I get a lot of crap out here at Duke because I love football and I'm going to a basketball school. Hoops rule around here and pigskin is an afterthought. But recently my dislike of basketball has been vindicated, and by the most unlikely of heroes. Turns out you can explain why football is the better sport in mathematical terms using a little discipline called Game Theory.
Game theory is a mathematical study of strategic decision-making based on limited information. I'm no good - no good at all, frankly - at higher-level mathematics, but Jesus Christ game theory is awesome.
One of the tenants of game theory is that you become more interested in something if that thing has a higher chance of being the determining factor in a contest. We see this in voting rhetoric and behavior:
In national elections, many people believe (statistically correctly, by the way) that their vote for President doesn't matter, as it's one of a hundred million or more. What they mean when they say "matter" is that their vote has a chance to be the deciding vote; i.e., after 100+ million votes have been cast for John Q Democrat and Percy H Republican there will be a dead even split, and their vote will decide the election. That's a 1 in 100 million chance, so its not likely that your vote will be the deciding factor.
Now take a committee vote. Let's assume there are 5 committee members. Now your vote has a 20% chance of being the deciding vote; i.e., your vote "matters."
I am convinced this also plays out in sports, and it's why I can say quantitatively what I have believed for years: compared to football, baseball, and hockey, basketball sucks.
Game theory would say that basketball is not as cool a sport because its scoring system is too diluted. In a typical game somewhere near 200 points will be scored. That means that one basket, one drive, one all-out-for-the-win score has only a 1% chance of making the difference in the game. It makes the scoring unimportant: any particular hoop likely won't decide the game. It also makes it seem random: any measly score that is only worth 1% of the game's total output can decide a win or a loss. Flipping coins is more interesting if you ask me.
Football, baseball and hockey are awesome precisely because scoring is more rare, and therefore more important: each score "matters."
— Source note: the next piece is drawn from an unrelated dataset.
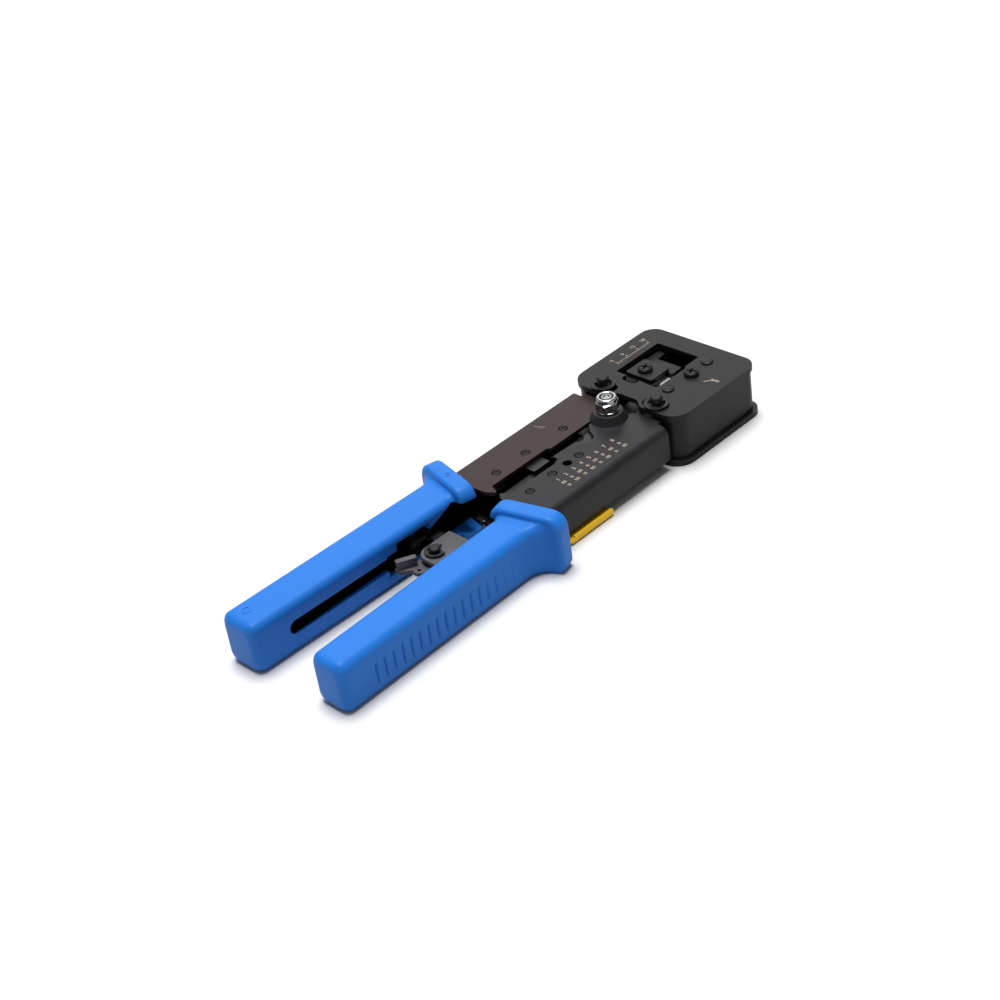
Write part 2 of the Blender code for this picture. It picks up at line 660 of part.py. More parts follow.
def build_left():
    rivets = ((-9.4, -27.0), (-10.1, -46.4))
    stop_rivet = (-10.2, -61.6)
    build_handle("left_handle_channel", -1, "left_handle", BROWN, rivets, (stop_rivet,))
    build_grip("left_grip", -1, "left_handle", ((-96.0, 16.2), (-111.0, 16.2), (-111.2, 13.4)))
    head_pin("left_head_pin", -1, "left_handle")
    clip = retaining_clip("left_pin_clip", (-PIN_X, 0.0), 4.7, 1.8, (21.45, 22.15), math.radians(150.0))
    finish(clip, "left_handle", BLACK, 0.35, 0.6)
    hole = [circle(rivets[1], RIVET_R + GAP, 16)]
    blade = plate("cutter_blade", [(-16.0, -51.8), (-1.0, -51.8), (-1.0, -43.7), (-16.0, -43.7)], CUTTER_Z, hole)
    finish(blade, "left_handle", STEEL, 0.25, 1.0)
    hole = [circle(rivets[0], RIVET_R + GAP, 16)]
    anvil = plate("stripping_anvil", [(-15.0, -40.0), (-1.0, -40.0), (-1.0, -22.6), (-15.0, -22.6)], ANVIL_Z, hole)
    finish(anvil, "left_handle", STEEL, 0.3, 1.0)
    flush_rivets("left", (*rivets, stop_rivet), ANVIL_Z[0] - 0.5, BROWN)
    finish(ratchet_rack(), "left_handle", BLACK, 0.4, 0.6)
    for index, y in enumerate(RACK_POSTS, 1):
        finish(rack_post(f"rack_post_{index}", y), "left_handle", STEEL, 0.4, 1.0)
    pin = [(0.0, 4.9), (2.2, 4.9), (2.2, 4.4), (1.2, 4.4), (1.2, 0.8), (0.0, 0.8)]
    cut(bpy.data.objects["left_handle_channel"], cylinder("catch_pin_hole", (-9.5, -72.0), 1.5, (1.0, 4.35), 16))
    finish(lathe("lock_catch_pin", (-9.5, -72.0), pin, sides=16), "left_handle", STEEL, 0.35, 1.0)


def ratchet_rack():
    """A toothed sector centred on the main bolt, on a root plate inside the left handle."""
    first = math.radians(-90.0) - 3.0 * RACK_PITCH
    last = first + RACK_TEETH * RACK_PITCH
    start_inner = math.radians(-98.7)
    points = [Vector((-20.8, -87.4)), *arc(BOLT, RACK_INNER, start_inner, last, 10)]
    for index in reversed(range(RACK_TEETH)):
        flank = first + (index + 1) * RACK_PITCH
        points += arc(BOLT, RACK_ROOT, flank, flank, 1)[:1]
        points += arc(BOLT, RACK_TIP, flank - 0.35 * RACK_PITCH, flank - 0.55 * RACK_PITCH, 1)
    points += arc(BOLT, RACK_ROOT, first, math.radians(-99.0), 3)
    points += [Vector((-14.6, -101.4)), Vector((-20.8, -101.4))]
    holes = [circle((RACK_POST_X, y), 1.5 + GAP, 16) for y in RACK_POSTS]
    return prism("ratchet_rack", [points, *holes], *RACK_Z)


def rack_post(name, y):
    """A spacer pin between the handle's two plates: it holds the rack on a shoulder."""
    low, high = CHANNEL_Z[0] + SHEET + GAP, CHANNEL_Z[1] - SHEET - GAP
    profile = [(0.0, high), (1.5, high), (1.5, RACK_Z[0] - 0.15), (2.6, RACK_Z[0] - 0.15), (2.6, low), (0.0, low)]
    return lathe(name, (RACK_POST_X, y), profile, sides=16)


def build_right():
    rivets = ((7.4, -51.2), (8.2, -63.6))
    blade_rivet = (7.4, -37.0)
    spare = (7.4, -43.2)
    build_handle("right_handle_channel", 1, "right_handle", BLACK, (*rivets, blade_rivet), (spare,))
    build_grip("right_grip", 1, "right_handle")
    head_pin("right_head_pin", 1, "right_handle")
    clip = retaining_clip("right_pin_clip", (PIN_X, 0.0), 4.7, 1.8, (21.45, 22.15), math.radians(120.0))
    finish(clip, "right_handle", BLACK, 0.35, 0.6)
    finish(stripper_blade(blade_rivet, spare), "right_handle", STEEL, 0.25, 1.0)
    holes = [circle(place, RIVET_R + GAP, 16) for place in rivets]
    anvil = plate("cutter_anvil", [(-3.0, -66.4), (14.0, -66.4), (14.0, -45.2), (-3.0, -45.2)], ANVIL_Z, holes)
    finish(anvil, "right_handle", STEEL, 0.3, 1.0)
    flush_rivets("right", (*rivets, blade_rivet), ANVIL_Z[0] - 0.5, BLACK)
    build_ratchet()
    low_head = [(0.0, 5.0), (2.4, 5.0), (2.4, 4.4), (1.3, 4.4), (1.3, 0.6), (2.6, 0.6), (2.6, 0.15), (0.0, 0.15)]
    cut(bpy.data.objects["right_handle_channel"], cylinder("lever_hole", LEVER, 1.6, (1.0, 4.35), 16))
    finish(lathe("lock_lever_rivet", LEVER, low_head, sides=16), "right_handle", STEEL, 0.35, 1.0)


def stripper_blade(rivet, spare):
    notch = arc((-2.6, -27.2), 2.6, math.radians(60.0), math.radians(-60.0), 6)
    outline = [Vector(p) for p in ((-2.0, -41.0), (12.0, -41.0), (12.0, -22.6), (-2.0, -22.6))]
    return prism("stripper_blade", [[*outline, *notch], circle(rivet, RIVET_R + GAP, 16)], *CUTTER_Z)


def build_ratchet():
    """The bracket in the right handle, with the pawl's pin and spring."""
    item = channel("pawl_bracket", 1, BRACKET_X, -7.0, BRACKET_Z, 2.2, (-116.0, -88.0))
    nose = arc(PAWL, 5.2, math.radians(180.0), math.radians(270.0), 8)
    plan = [(-5.2, -91.7), *nose, (22.0, -108.9), (22.0, -91.7)]
    outline = prism("bracket_plan", [plan, circle(PAWL, PAWL_PIN_R + GAP)], 0.0, 30.0)
    finish(combine(item, [outline], "INTERSECT"), "right_handle", BLACK, 0.45, 0.5)
    for index, y in enumerate(BRACKET_RIVETS, 1):
        finish(bracket_rivet(f"bracket_rivet_{index}", y), "right_handle", BLACK, 0.4, 0.5)
    for target in ("pawl_bracket", "right_handle_channel"):
        for index, y in enumerate(BRACKET_RIVETS):
            hole = cylinder(f"{target}_side_hole_{index}", (0.0, 0.0), 1.3 + GAP, (-4.0, 4.0), 16)
            hole.matrix_world = sideways(21.7, y, 9.0)
            cut(bpy.data.objects[target], hole)
    clip = 13.0
    profile = [
        (0.0, 15.0), (1.6, 15.0), (PAWL_PIN_R, 14.6), (PAWL_PIN_R, clip + 0.9), (1.3, clip + 0.9), (1.3, clip - 0.15),
        (PAWL_PIN_R, clip - 0.15), (PAWL_PIN_R, 5.1), (3.2, 5.1), (3.2, 3.9), (0.0, 3.9),
    ]
    finish(lathe("pawl_pin", PAWL, profile), "right_handle", BLACK, 0.35, 0.6)
    ring = retaining_clip("pawl_pin_clip", PAWL, 3.8, 1.5, (clip, clip + 0.7), math.radians(60.0))
    finish(ring, "right_handle", BLACK, 0.35, 0.6)
    anchor = cylinder("spring_anchor_pin", (16.4, -113.0), 1.1, (4.4, 16.2), 16)
    finish(anchor, "right_handle", STEEL, 0.35, 1.0)
    turns, steps, radius = 8, 8, 1.3
    points = []
    for step in range(turns * steps + 1):
        angle = math.tau * step / steps
        along = 4.2 + 10.6 * step / (turns * steps)
        points.append((along, -112.6 + radius * math.cos(angle), 9.15 + radius * math.sin(angle)))
    finish(wire("pawl_spring", points, 0.3), "right_handle", STEEL, 0.3, 1.0)
    finish(ratchet_pawl(), "pawl", BLACK, 0.4, 0.6)


def sideways(x, y, z):
    """The place of a piece whose axis lies along X."""
    return Matrix.Translation(Vector((x, y, z)) * MM) @ Matrix.Rotation(math.pi / 2, 4, "Y")


def bracket_rivet(name, y):
    """A rivet through the handle's side and the bracket's back."""
    profile = [(0.0, 1.65), (1.3, 1.65), (1.3, -2.1), (1.7, -2.1), (1.7, -2.7), (0.0, -2.7)]
    item = lathe(name, (0.0, 0.0), profile, sides=16)
    item.matrix_world = sideways(21.7, y, 9.0)
    return item


def ratchet_pawl():
    """The pawl: a boss with one tooth, a spring eye and a release tab that stands up."""
    boss = cylinder("ratchet_pawl", PAWL, 3.6, RACK_Z)
    tip = BOLT[1] - RACK_TIP - 0.35
    tooth = [(-1.9, PAWL[1] + 2.0), (1.9, PAWL[1] + 2.0), (0.35, tip), (-0.35, tip)]
    join(boss, prism("pawl_tooth", [tooth], *RACK_Z))
    eye = (-0.4, -111.6)
    arm = [(-3.2, -104.6), (2.4, -105.0), (2.4, -110.0), (eye[0] + 2.2, -112.2, 1.0), (eye[0], -114.0, 1.4),
           (-2.2, -112.8), (-5.6, -116.2, 0.6), (-8.4, -116.2, 0.6)]
    join(boss, prism("pawl_arm", [rounded(arm)], RACK_Z[0] + 0.05, RACK_Z[1] - 0.05))
    tab = rounded([(-6.2, -116.4, 0.7), (-8.2, -115.4, 0.7), (-4.6, -108.9, 0.5), (-2.7, -109.8, 0.5)])
    join(boss, prism("pawl_tab", [tab], RACK_Z[0] + 0.2, BRACKET_Z[1] + 0.6))
    bore = cylinder("pawl_bore", PAWL, PAWL_PIN_R + GAP, (RACK_Z[0] - 1.0, RACK_Z[1] + 1.0))
    eye_hole = cylinder("pawl_eye", eye, 0.8, (RACK_Z[0] - 1.0, RACK_Z[1] + 1.0), 12)
    return cut(boss, bore, eye_hole)


def build_lock_lever():
    """The handle lock: a bent strip that lies along the right handle's edge and reaches the left."""
    outline = [
        (LEVER_OUT, -38.2, 1.0), (20.6, -42.0), (20.2, -60.0), (17.0, -62.4), (-9.0, -64.8), (-13.2, -65.6, 1.0),
        (-13.6, -70.1, 0.5), (-11.4, -70.1, 0.5), (-10.8, -68.4, 1.0), (15.0, -69.4, 1.5), (20.4, -68.6, 2.0),
        (LEVER_OUT, -62.0, 2.0),
    ]
    lever = plate("lock_lever", outline, LEVER_Z, [circle(LEVER, 1.6, 16)])
    join(lever, block("lever_lip", (LEVER_OUT - 1.0, LEVER_OUT), (-60.5, -40.5), (LEVER_Z[0] + 0.7, LEVER_LIP_Z)))
    finish(lever, "lock_lever", YELLOW, 0.45)


joint_axis("head_axis", (0.0, 0.0))
joint_axis("ram_axis", BOLT, "head")
joint_axis("left_handle_axis", BOLT, "ram")
joint_axis("right_handle_axis", BOLT, "ram")
joint_axis("pawl_axis", PAWL, "right_handle")
joint_axis("lock_lever_axis", LEVER, "right_handle")
build_head()
build_ram()
build_left()
build_right()
build_lock_lever()
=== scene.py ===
"""The looks of a ratchet crimping tool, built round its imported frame.

Lengths are in millimetres and MM turns them into metres. +Y runs from the grips to the head,
+X to the right handle and +Z up. The tool lies on its back on the floor.
"""

import json
import math

import bmesh
import bpy
from mathutils import Matrix, Vector


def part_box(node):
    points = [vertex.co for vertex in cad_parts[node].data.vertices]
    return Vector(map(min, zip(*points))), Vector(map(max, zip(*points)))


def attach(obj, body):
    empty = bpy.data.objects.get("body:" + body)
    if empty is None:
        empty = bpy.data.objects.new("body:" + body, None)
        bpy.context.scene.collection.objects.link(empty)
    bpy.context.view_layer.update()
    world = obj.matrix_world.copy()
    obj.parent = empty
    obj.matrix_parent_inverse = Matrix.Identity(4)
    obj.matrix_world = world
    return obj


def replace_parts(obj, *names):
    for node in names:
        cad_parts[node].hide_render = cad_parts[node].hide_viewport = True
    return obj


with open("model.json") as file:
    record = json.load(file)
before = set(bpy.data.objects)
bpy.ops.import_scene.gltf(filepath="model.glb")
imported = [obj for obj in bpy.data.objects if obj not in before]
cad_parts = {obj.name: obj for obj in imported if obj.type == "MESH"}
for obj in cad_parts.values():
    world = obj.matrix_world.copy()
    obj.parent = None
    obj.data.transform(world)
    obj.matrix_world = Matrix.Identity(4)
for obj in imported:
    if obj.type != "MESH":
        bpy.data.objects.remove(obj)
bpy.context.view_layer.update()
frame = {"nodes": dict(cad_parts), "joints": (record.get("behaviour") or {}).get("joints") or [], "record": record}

MM = 0.001
GAP = 0.3
ROUND = 64

RECORD = frame["record"]
JOINTS = {joint["name"]: joint for joint in frame["joints"]}
BODY_OF = {node: body for body, nodes in RECORD["behaviour"]["bodies"].items() for node in nodes}
SLOT_OF = {row["node"]: row["material_slot"] for row in RECORD["subparts"]}


def extents(node):
    """A CAD node's lowest and highest corners in millimetres."""
    low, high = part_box(node)
    return low / MM, high / MM


def middle(node):
    low, high = extents(node)
    return ((low.x + high.x) / 2, (low.y + high.y) / 2)


def levels(node):
    low, high = extents(node)
    return (low.z, high.z)


def pivot(joint):
    place = JOINTS[joint]["pos_m"]
    return (place[0] / MM, place[1] / MM)


BOLT = pivot("left_handle_hinge")
PAWL = pivot("pawl_hinge")
LEVER = pivot("lock_lever_hinge")
PIN_X = middle("right_head_pin")[0]
PLATE = extents("front_plate")
PLATE_X, PLATE_TOP, PLATE_FOOT = PLATE[1].x, PLATE[1].y, PLATE[0].y
FRONT_Z = levels("front_plate")
BACK_Z = levels("back_plate")
FLANGE = extents("back_plate")[1].x - PLATE_X
BAND_INSET = PLATE_X - extents("head_band")[1].x
CHANNEL_X = {-1: -extents("left_handle_channel")[0].x, 1: extents("right_handle_channel")[1].x}
CHANNEL_Z = levels("left_handle_channel")
TANG_END = extents("left_handle_channel")[0].y
SHEET = 1.5
BEND = {-1: 1.9, 1: 3.2}
LOWER_EDGE = 0.4
LOWER_SPAN = (-69.6, -23.6)
HUB = 4.6
RING = 8.2
EAR = 4.6
DISH_RISE = 3.2
DIMPLE_RISE = 1.8
BOLT_R = 2.4
PIN_R = 2.4
SLOT_REACH = 3.4
LEVER_THICK = 1.5
LEVER_OUT = extents("lock_lever")[1].x
GRIP_Z = 19.6
GRIP_ROOT = -88.0
GRIP_END = {-1: extents("left_grip")[0].y, 1: extents("right_grip")[0].y}
GRIP_IN = {-1: (10.5, 13.0), 1: (9.8, 11.9)}
GRIP_OUT = {-1: (27.2, 29.2), 1: (25.8, 26.8)}
FLARE_Z = extents("right_grip")[1].z
FLARE_AT = (19.5, -76.5)
FLARE_HALF = (14.0, 3.8)
FLARE_TILT = math.radians(13.6)
PRINT_TOP = 0.05
NUMBERS_AT = (11.9, -52.9)
SCALE_AT = (-18.1, 15.0)
SCALE_LENGTH = 18
SCALE_STEP = 6
RECESS_TURN = 0.35
THREAD_PITCH = 0.8
THREAD_TURNS = 5
NUT_FLATS = 8.0
RIVET_R = 1.5
PAWL_PIN_R = 2.0
TOOTH_REACH = 86.95
TOP_SWEEP_Z = (15.0, 18.35)
BOTTOM_SWEEP_Z = (1.0, 4.3)
DRILL_Z = (15.6, 19.0)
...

Baseball and hockey games average combined scores of around 8, meaning each point matters a lot: it represents about 13% of the total score and has about a 1 in 8 chance of deciding the game. Scores are important, and a game decided by one score doesn't seem like a meaningless difference. After all, the winning team put up 13% more on the board.
Football is the best. Similar to baseball and hockey, most games have around 10 scores (TDs and FGs combined) between the two teams. Unlike baseball and hockey, however, those scores can have significantly different values: a TD and the PAT are worth more than twice what a FG is worth. Assigning multiple points to each score and then having an over 100% differentiation between different types of scores (as opposed to basketball's 2 vs. 3 point shots, where 3's are vastly rarer and make for a mere 50% difference) allows for higher point totals where games can still be decided by one point, but not at the insane highs of basketball scores. This allows for an added layer of strategy to be injected into the game, while still making each score have about 10% chance of being the deciding factor. This makes a 1 point difference in football still important, rather than making a 1 point win seem random and meaningless like in basketball.
So there you have it. It's a mathematical fact that football is awesome and basketball sucks. Don't agree? Take it up with game theory.
this is a damn good point, I never thought of it that way, it also pretty much explains why soccer is the most popular sport ever.